Now I'm not as bad as a buddy of mine (LF) when it comes to charging into places where you're not supposed to be to get a shot, but I got nailed on today's image. The shot is of the second level drop (from the bottom) of Kent Falls in Kent Connecticut. It was taken a couple weeks ago, so it's a midsummer kind of time frame. It's also a "shoot it when you're there" shot. I wanted to try out a nice, new six stop ND filter I'd just gotten and had the idea of shooting some flowing water. The streams around here sort of suck at the moment and, as you can see, the falls didn't exactly have torrents of water coming over the drop.
The pool at the bottom of the falls was full of people trying to beat the heat. So, that was out of the question. I looked around and spotted a route that was doable. A little tricky and I'd have to pick my way up the drop, but I figured I could make it. I scrambled (okay, slowly scrambled) my way up, occasionally putting the tripod down, climbing and reaching down to regain the tripod. Like I said, it was a little tricky. Once I was up I set up the 'pod. Since it was the first time using the six stop ND filter I figured there would be some trial and error to zero in on the right settings. Thought maybe five or six shots. I'd gotten the first test shot off when the hair on the back of my neck started tingling and I got the feeling of a presence at my back. It was one of the park rangers, with his hands on his hips and a real stern look on his face. "Didn't you see the Off Limits sign?" he roared. I told him I hadn't and he asked how the heck I'd gotten up there and missed the sign. I pointed out my route up the face of the falls. His stern look turned quizzical, his head dropped about three inches and he said " there's a trail right over there". Oops, hadn't thought to check for a trail. Who knew? He told me the second tier was out of bounds even for idiot photographers. I explained that I had just gotten set up and asked for two more shots. He agreed. The first shot, test shot, had been way off. Basically couldn't see much of anything on the screen. Figured it was a combination of sunlight and a blown exposure. Cranked the shutter speed up (longer) about two stops. Little better, but no cigar. Getting desperate, I went another two stops. I could make out a stripe of white and held to my word and closed up shop. The ranger started for the side trail, pointed out the sign, and lead me over to the main trail. I thanked him and asked what time they started work. Figured I'd have to get there before their day started to get back up to that tier. At least next time I'll know about the trail. To find out how much I was able to recover using Adobe Photoshop Lightroom 4 (LR4), hit the Read More.

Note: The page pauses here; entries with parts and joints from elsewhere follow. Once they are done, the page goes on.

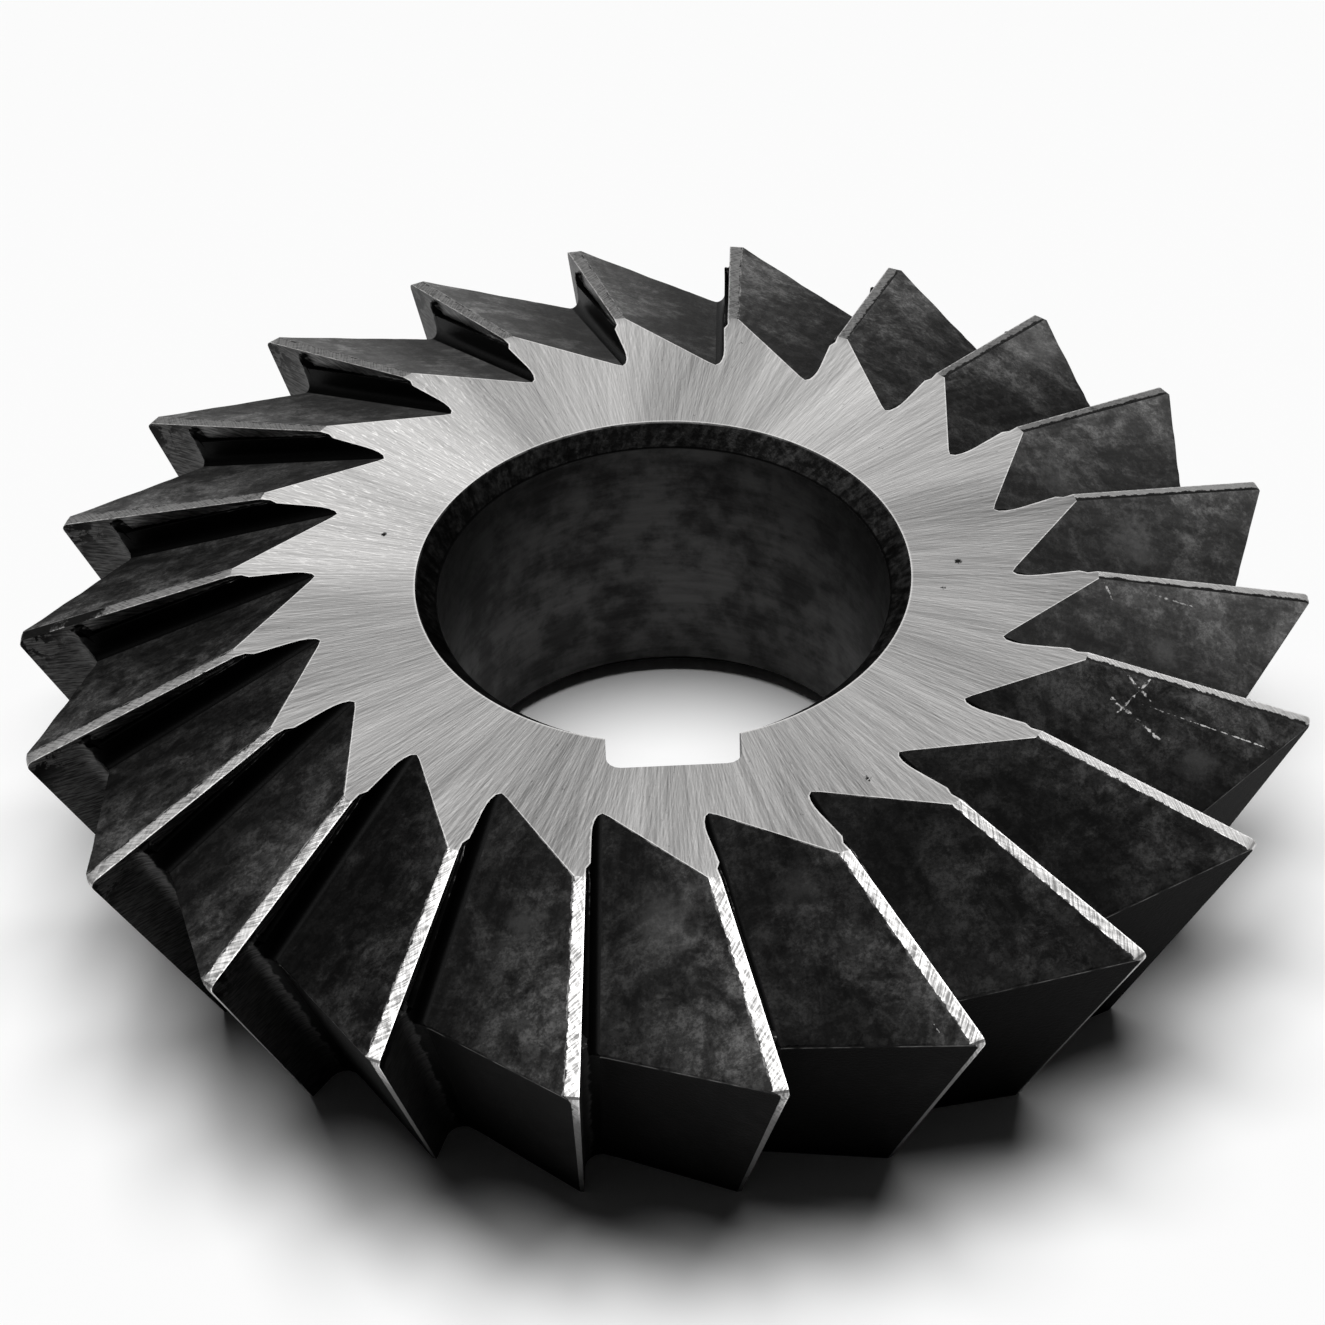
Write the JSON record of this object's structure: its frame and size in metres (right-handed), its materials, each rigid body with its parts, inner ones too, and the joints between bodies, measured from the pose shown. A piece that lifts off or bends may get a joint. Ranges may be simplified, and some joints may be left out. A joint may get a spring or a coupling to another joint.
{
  "type": "double angle milling cutter",
  "caption": "Disc-shaped milling cutter with pointed double angle teeth around its rim, a round arbor bore and one keyway.",
  "frame": {"origin": "on the bore axis, at the lower side face that the cutter lies on", "axes": "+Z along the bore axis, up through the face on the small angle side; -Y towards the keyway"},
  "size_m": [0.063, 0.0624, 0.016],
  "materials": {
    "tool_steel": "ground side faces and lands, dark scale in the gullets"
  },
  "bodies": {
    "root": {"cutter": "tool_steel"}
  },
  "joints": []
}
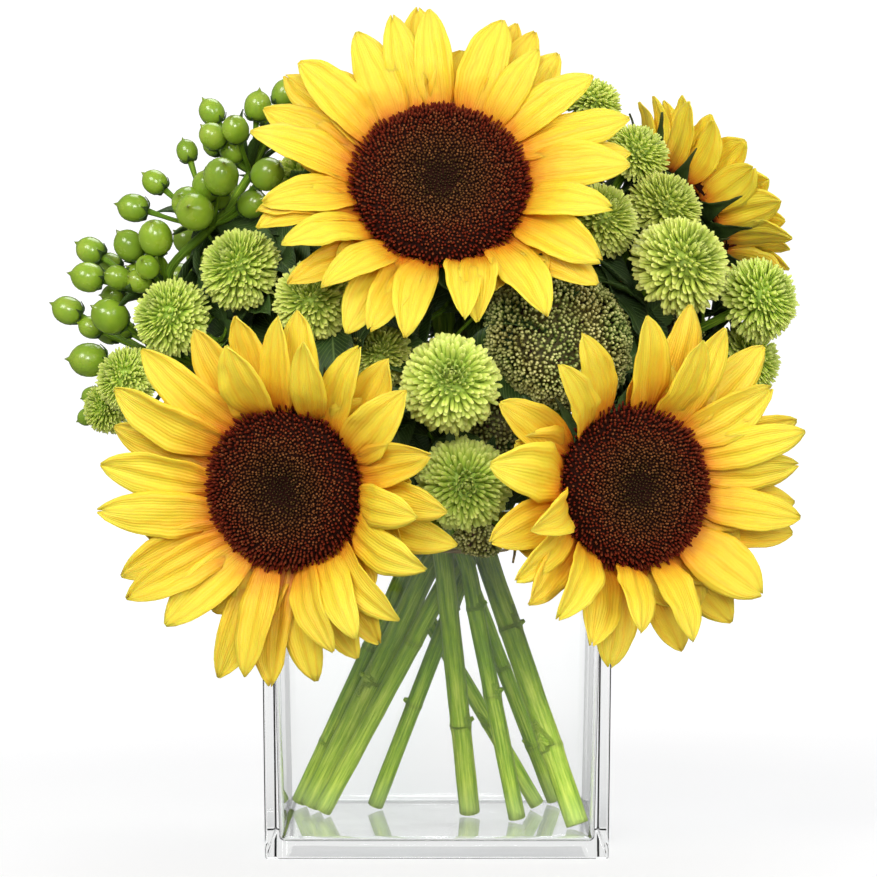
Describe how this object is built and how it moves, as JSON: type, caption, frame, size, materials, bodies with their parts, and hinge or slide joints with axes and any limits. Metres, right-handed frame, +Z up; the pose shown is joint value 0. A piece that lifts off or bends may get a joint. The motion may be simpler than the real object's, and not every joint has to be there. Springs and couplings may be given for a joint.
{
  "type": "flower arrangement in vase",
  "caption": "Round fresh-flower arrangement of sunflowers, green button mums, berries and bud heads on bound stems, standing in a clear square glass vase.",
  "frame": {"origin": "middle of the vase's flat underside", "axes": "+Z up; the front of the arrangement faces -Y; +X is to the viewer's right"},
  "size_m": [0.2848, 0.228, 0.3107],
  "materials": {
    "glass": "clear, polished",
    "twine": "matt natural raffia",
    "petals": "satin yellow ray petals, orange at the root",
    "seed_disc": "matt dark brown florets",
    "calyx": "matt dark green bracts",
    "stems": "satin fresh green stems",
    "mum_green": "matt lime green florets",
    "trachelium": "matt green buds",
    "hypericum": "glossy green berries",
    "leaves": "satin dark green leaves"
  },
  "bodies": {
    "root": {"vase": "glass", "stem_tie": "twine", "top_sunflower_petals": "petals", "top_sunflower_disc": "seed_disc", "top_sunflower_calyx": "calyx", "top_sunflower_stem": "stems", "left_sunflower_petals": "petals", "left_sunflower_disc": "seed_disc", "left_sunflower_calyx": "calyx", "left_sunflower_stem": "stems", "right_sunflower_petals": "petals", "right_sunflower_disc": "seed_disc", "right_sunflower_calyx": "calyx", "right_sunflower_stem": "stems", "rear_sunflower_petals": "petals", "rear_sunflower_disc": "seed_disc", "rear_sunflower_calyx": "calyx", "rear_sunflower_stem": "stems", "button_mum_01": "mum_green", "button_mum_02": "mum_green", "button_mum_03": "mum_green", "button_mum_04": "mum_green", "button_mum_05": "mum_green", "button_mum_06": "mum_green", "button_mum_07": "mum_green", "button_mum_08": "mum_green", "button_mum_09": "mum_green", "button_mum_10": "mum_green", "button_mum_11": "mum_green", "button_mum_12": "mum_green", "button_mum_13": "mum_green", "button_mum_14": "mum_green", "button_mum_15": "mum_green", "button_mum_16": "mum_green", "button_mum_17": "mum_green", "button_mum_18": "mum_green", "button_mum_19": "mum_green", "mum_stem_left": "stems", "mum_stem_right": "stems", "trachelium_stem": "stems", "trachelium_01": "trachelium", "trachelium_02": "trachelium", "trachelium_03": "trachelium", "trachelium_04": "trachelium", "trachelium_05": "trachelium", "trachelium_06": "trachelium", "trachelium_07": "trachelium", "hypericum_left": "hypericum", "hypericum_back": "hypericum", "hypericum_leaf_01": "leaves", "hypericum_leaf_02": "leaves", "hypericum_leaf_03": "leaves", "hypericum_leaf_04": "leaves", "hypericum_leaf_05": "leaves", "mum_leaf_01": "leaves", "mum_leaf_02": "leaves", "mum_leaf_03": "leaves", "mum_leaf_04": "leaves", "mum_leaf_05": "leaves"}
  },
  "joints": []
}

The exposure slider in LR4 gives a four stop plus or minus range. I had to crank another plus two stops to get something I could see. Naturally, along with opening up the image came some noise. Not as bad as I thought there'd be, but more than I would have liked. I just picked up a copy of the complete Topaz Suite and knew one of the apps was named Topaz DeNoise. Figured I'd give it a shot. The fellow I'd seen demonstrate it said it didn't work like other noise reduction software. Hype, Hype, Hype. Everybody says their product doesn't work like anything else. It actually worked pretty good. It softened the image a little, but I think that sort of adds to the atmosphere of the shot. At first glance, I'll give Topaz DeNoise a B+. I'll have to play with it more before I can give it an A, but it has potential.
After the little Topaz excursion it was back to LR4. The way LR4 works is that you can do whatever you want in LR4 and you have the same image. Push it over anywhere else (Photoshop, Topaz, Nik, OnOne) and it'll produce a virtual copy as it comes back to LR4. So, I was able to do a direct comparison of the pre and post DeNoise'd versions. There was a definite difference.
I opened up the trees in the upper left corner another stop with the Adjustment Brush. Warmed up the rocks at the bottom. Desaturated the green moss growing on the face of the falls and put a very slight vignette (about a -7) on the overall image.
If you told me I could get to where I ended up from where I started I'd probably tell you you were nuts. But today's final image is the proof I was looking from. There's a lot of data that goes unused in most shots. LR4 can save you bacon if you need to push it.